In this work, Henry Kirke spins a narrative of reminiscences of his experiences, the places he travelled to across the country, characters he encountered and changes over twenty-five years from 1872 to 1897.

The book is largely anecdotal, but embedded in Kirke’s story telling, there is much to be gleaned by anyone interested in the circumstances and forces that molded us.

The reminiscences meanders through a variety of topics and paints verbal pictures as varied as the climate, the incessant sound of frogs, mosquitoes, houses and tree lined streets, interesting characters, Georgetown Club, swizzle sticks, pepperpot on the stove, jumbies, sugar estates, the Argosy weekly newspaper, plant and animal life, the beauty of the land, insights into colonial administration and the choosing of Bartica as a gateway town.

Outside of his job at different points as a jurist, colonial administrator and sheriff, Kirke was a multifaceted individual with gifted observational proclivities which combined the talents of a naturalist, sketch artist, outdoorsman, and natural storyteller with a great ear for dialect.

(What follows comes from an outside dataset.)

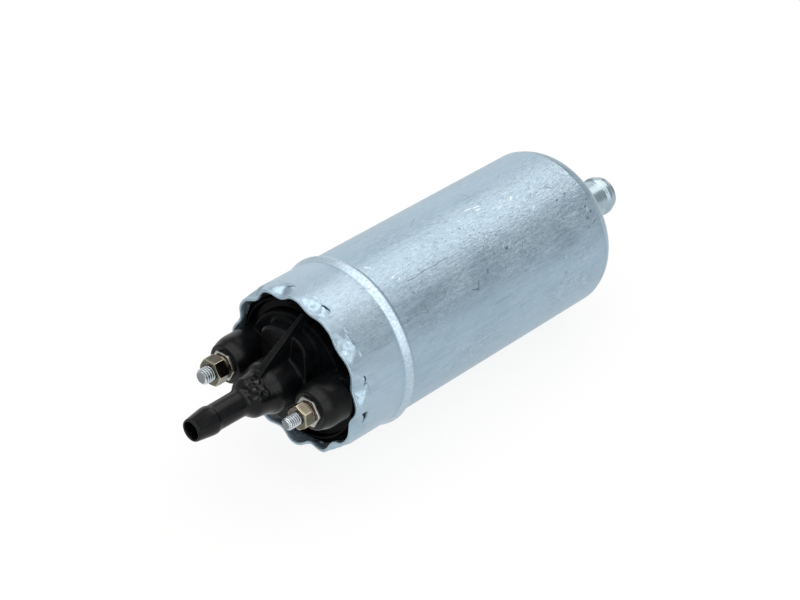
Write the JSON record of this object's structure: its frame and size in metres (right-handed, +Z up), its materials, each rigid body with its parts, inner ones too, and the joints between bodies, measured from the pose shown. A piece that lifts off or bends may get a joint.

Though he comes through as an open minded man of his time with a great appreciation of the country and sympathetic in many ways, the book does in instances reflect an unabashed ease with a patronizing colonial mind-set in relation to a generalized class of recently freed slaves, indentured labourers and natives, which is offending by today’s standards.

Nevertheless the book is instructive in its portrayal of the situation as it was at the time and a record of our collective past.

As it turns out, the book is much better known than I first thought, and has been used as a reference for many others about the period and the history of British Guiana/Guyana.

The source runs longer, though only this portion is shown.